The year 2014 may have signaled a turning point for the Startup Nation, with more companies opting to stay independent by listing their shares on a stock exchange and fewer choosing to be bought out by a foreign multinational, figures from the IVC Research Center released on Tuesday showed.
Seventeen high-tech companies raised $2.1 billion in initial public offerings last year, up from eight IPOs raising $360 million, according to the survey taken by IVC together with the law firm Meitar Liquornik Geva Leshem Tal. Mobileye, the maker of anti-collision technology, accounted for $1 billion of that total. By comparison, the value of exits done through mergers and acquisition deals reached $4.84 billion.
Although more than twice the value of IPOs last year, the figure was down 22% from 2013, IVC said. Moreover, of 82 Israeli startups acquired through M&A deals last year, 24 were bought by other Israeli companies, up from 19 the year before. All told, 42 Israeli high-tech companies made one or more acquisitions last year of a local or foreign company, IVC said.
“Sometimes IPOs reflect a market trend stemming from public readiness to invest in certain sectors, such as life sciences,” said Alon Sahar, a partner in Meitar. “In other cases, IPOs reflect the real ability of the industry to build larger companies for the long term.”
Sahar said success stories such as the IPOs of Mobileye and CyberArk, which raised $86 million in September in New York and has since seen its share price double, more companies can be expected to follow suit. “The appeal of building larger companies may also explain current findings on M&A proceeds, where the number of deals below $5 million dropped to the lowest in a decade, with only 25 deals.”

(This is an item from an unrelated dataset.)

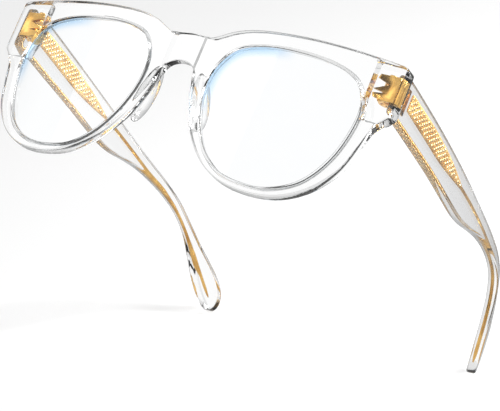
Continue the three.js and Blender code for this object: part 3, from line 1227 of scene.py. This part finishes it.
@dataclass
class Hinge:
    """The gold leaves and the screw of one hinge."""

    side: Side
    bevel: float = 0.1
    screw_bevel: float = 0.06
    screw_top: float = 25.1
    slot_width: float = 0.36
    slot_depth: float = 0.4

    def slot_cutter(self) -> bpy.types.Object:
        """The bar that cuts the slot in the screw's head.

        Returns:
            The bar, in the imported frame.
        """
        low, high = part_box(f"hinge_screw_{self.side.label}")
        top = PLACE.place(self.side.value * HINGE.x, HINGE.y, self.screw_top)
        axis = PLACE.turn @ Vector((0, 0, 1))
        across = PLACE.turn @ Vector((1, 0, 0))
        along = PLACE.turn @ Vector((0, 1, 0))
        half = ((high - low).x, self.slot_width / 2 * MM, self.slot_depth * MM)
        verts = [
            top + across * sx * half[0] + along * sy * half[1] + axis * sz * half[2]
            for sx in (-1, 1) for sy in (-1, 1) for sz in (-1, 1)
        ]
        faces = [(0, 1, 3, 2), (4, 6, 7, 5), (0, 4, 5, 1), (2, 3, 7, 6), (0, 2, 6, 4), (1, 5, 7, 3)]
        return mesh_object("slot_bar", verts, faces)

    def build(self) -> None:
        """Makes the three gold pieces."""
        label, gold = self.side.label, POLISHED_GOLD.material()
        front = refined(f"front_hinge_leaf_{label}", f"sunk_leaf_{label}", self.bevel)
        dress(front, gold, "gold", "front", f"front_hinge_leaf_{label}")
        temple = refined(f"temple_hinge_leaf_{label}", f"temple_leaf_{label}", self.bevel)
        dress(temple, gold, "gold", f"{label}_temple", f"temple_hinge_leaf_{label}")
        screw = refined(
            f"hinge_screw_{label}", f"slotted_screw_{label}", self.screw_bevel, self.slot_cutter(),
        )
        dress(screw, gold, "gold", "front", f"hinge_screw_{label}")


# ---- Stage --------------------------------------------------------------------------


@dataclass(frozen=True)
class Window:
    """A white screen in the slightly dimmer studio, as a range of directions in degrees.

    Azimuth counts from +Y towards -X, and elevation up from level.
    """

    azimuth: float
    half_width: float
    low: float = -32.0
    high: float = 27.0


@dataclass(frozen=True)
class SoftBox:
    """A square lamp that faces the spectacles."""

    name: str
    place: Point3
    width: float
    power: float
    shadows: bool = True


@dataclass
class Stage:
    """Camera, lights, world and the pale floor under the temple tips."""

    eye: Vector = field(default_factory=lambda: Vector((416.4, -602.5, -249.3)))
    azimuth: float = 31.738
    elevation: float = -17.204
    roll: float = 22.306
    lens: float = 180.0
    sensor: float = 36.0
    floor_point: Vector = field(default_factory=lambda: Vector((0.0, 79.7, 0.2)) * MM)
    floor_normal: Vector = field(default_factory=lambda: Vector((0.0, -0.634, 0.772)))
    floor_radius: float = 1.4
    floor_fade: Point2 = (0.25, 0.9)
    floor_glow: float = 0.06
    windows: tuple[Window, ...] = (
        Window(-31.0, 13.0), Window(0.0, 7.0), Window(44.0, 24.0), Window(90.0, 10.0), Window(149.0, 30.0),
        Window(-135.0, 12.0), Window(0.0, 181.0, 76.0, 91.0),
    )
    dimness: float = 0.8
    ambient: float = 0.45
    window_blur: float = 1.0
    boxes: tuple[SoftBox, ...] = (
        SoftBox("key", (0.51, -0.21, 0.77), 0.3, 6.0),
        SoftBox("glint", (0.62, 0.30, 0.62), 0.25, 5.0, False),
        SoftBox("fill", (-0.5, -0.75, 0.35), 0.5, 0.8, False),
    )

    def camera(self) -> None:
        """Sets the camera below and to the wearer's left of the front, rolled as it was held."""
        data = bpy.data.cameras.new("camera")
        data.lens, data.sensor_width = self.lens, self.sensor
        data.clip_start, data.clip_end = 0.01, 10.0
        made = bpy.data.objects.new("camera", data)
        bpy.context.scene.collection.objects.link(made)
        a, e, r = (math.radians(v) for v in (self.azimuth, self.elevation, self.roll))
        forward = Vector((-math.sin(a) * math.cos(e), math.cos(a) * math.cos(e), -math.sin(e)))
        level = forward.cross(Vector((0, 0, 1))).normalized()
        above = level.cross(forward)
        right = level * math.cos(r) + above * math.sin(r)
        up = right.cross(forward)
        turn = PLACE.turn @ Matrix((right, up, -forward)).transposed()
        made.matrix_world = Matrix.Translation(PLACE.place(*self.eye)) @ turn.to_4x4()
        bpy.context.scene.camera = made

    def within(self, sheet: NodeSheet, value: bpy.types.NodeSocket, low: float,
               high: float) -> bpy.types.NodeSocket:
        """A mask that is 1 where an angle lies in a range, with a soft border.

        Args:
            sheet: the world's nodes.
            value: the angle, in radians.
            low: the range's start, in degrees.
            high: the range's end, in degrees.

        Returns:
            The socket that gives the mask.
        """
        away = sheet.add("ShaderNodeMath", operation="SUBTRACT")
        size = sheet.add("ShaderNodeMath", operation="ABSOLUTE")
        mask = sheet.add("ShaderNodeMapRange")
        away.inputs[1].default_value = math.radians((low + high) / 2)
        mask.inputs["From Min"].default_value = math.radians((high - low) / 2 + self.window_blur)
        mask.inputs["From Max"].default_value = math.radians((high - low) / 2 - self.window_blur)
        sheet.join(value, away.inputs[0])
        sheet.join(away.outputs[0], size.inputs[0])
        sheet.join(size.outputs[0], mask.inputs["Value"])
        return mask.outputs["Result"]

    @staticmethod
    def combined(sheet: NodeSheet, operation: str, first: bpy.types.NodeSocket,
                 second: bpy.types.NodeSocket) -> bpy.types.NodeSocket:
        """Two values joined by a math node.

        Args:
            sheet: the world's nodes.
            operation: the node's operation.
            first: its first value.
            second: its second value.

        Returns:
            The socket that gives the result.
        """
        node = sheet.add("ShaderNodeMath", operation=operation)
        sheet.join(first, node.inputs[0])
        sheet.join(second, node.inputs[1])
        return node.outputs[0]

    def world(self) -> None:
        """An almost evenly white studio, so that clear things stay clear from every side."""
        world = bpy.data.worlds.new("studio")
        bpy.context.scene.world = world
        world.use_nodes = True
        world.node_tree.nodes.clear()
        sheet = NodeSheet(world.node_tree)
        aim = sheet.add("ShaderNodeSeparateXYZ")
        sheet.join(sheet.add("ShaderNodeTexCoord").outputs["Generated"], aim.inputs[0])
        flipped = sheet.add("ShaderNodeMath", operation="MULTIPLY")
        flipped.inputs[1].default_value = -1.0
        sheet.join(aim.outputs["X"], flipped.inputs[0])
        azimuth = self.combined(sheet, "ARCTAN2", flipped.outputs[0], aim.outputs["Y"])
        elevation = sheet.add("ShaderNodeMath", operation="ARCSINE")
        sheet.join(aim.outputs["Z"], elevation.inputs[0])
        path = sheet.add("ShaderNodeLightPath")
        bright = path.outputs["Is Camera Ray"]
        for window in self.windows:
            across = (window.azimuth - window.half_width, window.azimuth + window.half_width)
            mask = self.combined(
                sheet, "MULTIPLY", self.within(sheet, azimuth, *across),
                self.within(sheet, elevation.outputs[0], window.low, window.high),
            )
            bright = self.combined(sheet, "MAXIMUM", bright, mask)
        level = sheet.add("ShaderNodeMapRange")
        level.inputs["To Min"].default_value = self.dimness
        sheet.join(bright, level.inputs["Value"])
        back = sheet.add("ShaderNodeBackground")
        back.inputs["Color"].default_value = (1.0, 1.0, 1.0, 1.0)
        strength = sheet.add("ShaderNodeMix", data_type="FLOAT")
        strength.inputs["B"].default_value = self.ambient
        sheet.join(path.outputs["Is Diffuse Ray"], strength.inputs["Factor"])
        sheet.join(level.outputs["Result"], strength.inputs["A"])
        sheet.join(strength.outputs["Result"], back.inputs["Strength"])
        output = sheet.add("ShaderNodeOutputWorld")
        sheet.join(back.outputs[0], output.inputs["Surface"])

    def floor_material(self) -> bpy.types.Material:
        """Pale paper seen from above only, fading out towards its rim.

        Returns:
            The material.
        """
        made = bpy.data.materials.new("pale_paper")
        made.use_nodes = True
        made.node_tree.nodes.clear()
        sheet = NodeSheet(made.node_tree)
        paper = sheet.add("ShaderNodeBsdfPrincipled")
        paper.inputs["Base Color"].default_value = (0.86, 0.86, 0.86, 1.0)
        paper.inputs["Roughness"].default_value = 0.9
        paper.inputs["Specular IOR Level"].default_value = 0.0
        paper.inputs["Emission Color"].default_value = (1.0, 1.0, 1.0, 1.0)
        paper.inputs["Emission Strength"].default_value = self.floor_glow
        spot = sheet.add("ShaderNodeTexCoord")
        far = sheet.add("ShaderNodeVectorMath", operation="LENGTH")
        fade = sheet.add("ShaderNodeMapRange")
        fade.inputs["From Min"].default_value = self.floor_radius * self.floor_fade[0]
        fade.inputs["From Max"].default_value = self.floor_radius * self.floor_fade[1]
        behind = sheet.add("ShaderNodeNewGeometry")
        gone = sheet.add("ShaderNodeMath", operation="MAXIMUM")
        clear = sheet.add("ShaderNodeBsdfTransparent")
        mix = sheet.add("ShaderNodeMixShader")
        output = sheet.add("ShaderNodeOutputMaterial")
        sheet.join(spot.outputs["Object"], far.inputs[0])
        sheet.join(far.outputs["Value"], fade.inputs["Value"])
        sheet.join(fade.outputs["Result"], gone.inputs[0])
        sheet.join(behind.outputs["Backfacing"], gone.inputs[1])
        sheet.join(gone.outputs[0], mix.inputs["Fac"])
        sheet.join(paper.outputs["BSDF"], mix.inputs[1])
        sheet.join(clear.outputs["BSDF"], mix.inputs[2])
        sheet.join(mix.outputs["Shader"], output.inputs["Surface"])
        return made

    def floor(self) -> None:
        """Makes the floor, on which the temple tips stand with the front held up."""
        normal = self.floor_normal.normalized()
        across = Vector((1, 0, 0))
        along = normal.cross(across)
        sides = 64
        turns = [2 * math.pi * i / sides for i in range(sides)]
        verts = [
            self.floor_point + (across * math.cos(t) + along * math.sin(t)) * self.floor_radius
            for t in turns
        ]
        mesh = bpy.data.meshes.new("floor")
        mesh.from_pydata([tuple(v) for v in verts], [], [tuple(range(sides))])
        mesh.materials.append(self.floor_material())
        made = bpy.data.objects.new("floor", mesh)
        bpy.context.scene.collection.objects.link(made)
        made.visible_glossy = made.visible_transmission = False

    def lights(self) -> None:
        """Hangs the soft lamps."""
        for box in self.boxes:
            data = bpy.data.lights.new(box.name, "AREA")
            data.size, data.energy, data.use_shadow = box.width, box.power, box.shadows
            made = bpy.data.objects.new(box.name, data)
            bpy.context.scene.collection.objects.link(made)
            place = Vector(box.place)
            turn = place.to_track_quat("Z", "Y").to_matrix().to_4x4()
            made.matrix_world = Matrix.Translation(place) @ turn

    def build(self) -> None:
        """Sets the whole stage."""
        bpy.context.scene.view_settings.view_transform = "Standard"
        self.camera()
        self.world()
        self.floor()
        self.lights()


def main() -> None:
    """Builds the spectacles and their stage."""
    logging.basicConfig(level=logging.INFO, format="%(message)s")
    Front().build()
    for side in Side:
        Temple(side).build()
        Hinge(side).build()
    Stage().build()


if __name__ == "__main__":
    main()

The growing preference for IPOs would address one of the fundamental problems of Israel’s high-tech industry. Investors and entrepreneurs have traditionally preferred to sell their companies at an early stage rather than let it grow and development, which would create more jobs.
But rather than reflecting a new trend by Israeli startups to growing bigger businesses for the long term, it may simply reflect the effervescence of the global IPO market. Some 1,205 issuers raised nearly $249 billion globally in 2014, making it the busiest year since 2010, according to data from Thomson Reuters – raising concerns of another tech bubble like the one that hit tech stocks in 2000.
Overall, the value of high-tech exits rose just 5% in 2014 from the year before to $6.94 billion, while the size of the average M&A sale fell to $59 million from $62 million in 2013, IVC said. But investors on average did considerably better on the exits: Investors such as venture capital funds earned a 6.22-fold return on equity, up from 4.29 in 2013.
“It’s customary to strive for a minimum return of three times equity,” said Koby Simana, CEO of IVC. “In these terms, 2014 was an excellent year, especially in the life sciences, clean-tech and communications sectors, with the highest annual return on equity.”